I know, too, of her passionate follow-through from having watched her appear meeting after meeting before the Oak Park village board to urge and upbraid them as they came closer or moved farther from her vision of what and where this shelter should be. She was also a regular on our letters pages making those same points.

So I was surprised, I admit, at her return to the letters page last week. This time around, Ms. Spagat is just as passionate as ever about our four-footed friends. Except now she is absolutely determined to block a park district notion of adding a dog run at Taylor Park. And, yes, she lives very near the park at Ridgeland and Division.
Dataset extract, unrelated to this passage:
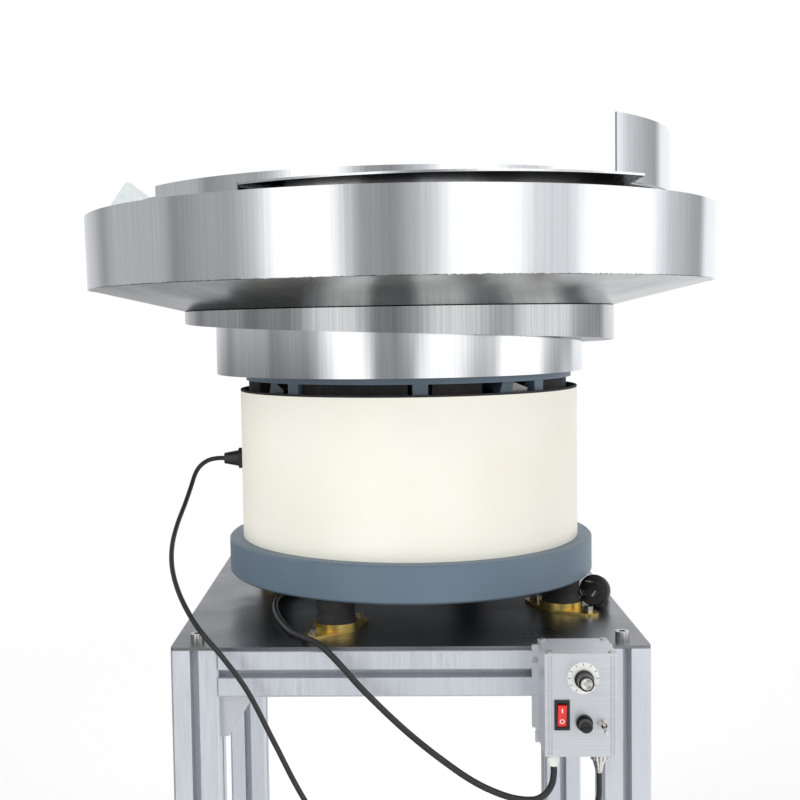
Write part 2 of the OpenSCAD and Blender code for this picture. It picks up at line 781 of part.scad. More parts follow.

Housing values will plummet, she warns. Noise, traffic and congestion will increase, she reports. And then "there is the matter of sanitation. Remember you can pick up poop, but you cannot pick up urine. Do you want your children to play in a bathroom?" (!!!!!!)

OK. I added the exclamation points. I thought they were necessary to add the urgency critical to the challenge of picking up urine. Now dog park or no dog park, it is still legal to walk your dog in a public park. And I know from experience that dogs pee in the grass. Nothing to be done about it. And if 10 minutes later a two-year-old rolls down that pathetic little hill at Taylor Park, right over a dog's pee, I contend that that child will survive, maybe even be toughened up a little by the all-natural experience.

NIMBY-ism is very unattractive, Pat. It just is. Sounds to me, from reading your letter, that you just want Taylor Park for yourself and your immediate neighbors. The park, you complain, is "already overused-soccer, tennis, a tot lot, a picnic area with a grill and more. ... We don't want the park turned into a Disney World."

Take it from someone whose puny neighborhood park, Stevenson, is a gigantic raised water reservoir with dirt on top, Taylor is a lovely place. Enjoy it.

Finally, Pat you've fallen into the trap of others who complain they want more local involvement in the park planning process. The park district planning process has been totally open. Your input, even if it is wrong, is welcome. Join in.

Commerce update: The beauty of having your own column is that you get to voice the things others can only grumble over. Remember the big ads about "No More Late Fees" at Blockbuster? Naively, I translated that to mean no more late fees. So, on Sunday, I found in my car a trifle of a movie we rented several weeks ago. We watched it. We set it on top of the TV for a good long time. Then we got serious and moved it to the radiator right by the front door where someone was sure to return it. I'm the one who took it out to the car and slid it in next to a batch of CDs about, say, two weeks ago. But Sunday I got serious, took it back to Blockbuster, chose another movie and went to pay.

The very nice clerk explained to me that I now owned She's the Man. After 30 days, he said, Blockbuster sells you your late movie. I told him I didn't care to own She's the Man. He said sorry. I told him it sounded like a late fee to me. He started in on the company line about how it isn't a late fee and then kind of nodded his head and said, "Well, it is a kind of a late fee."

I left without the movie I wanted to rent, without the movie I now seemingly own, and with no intention to ever return.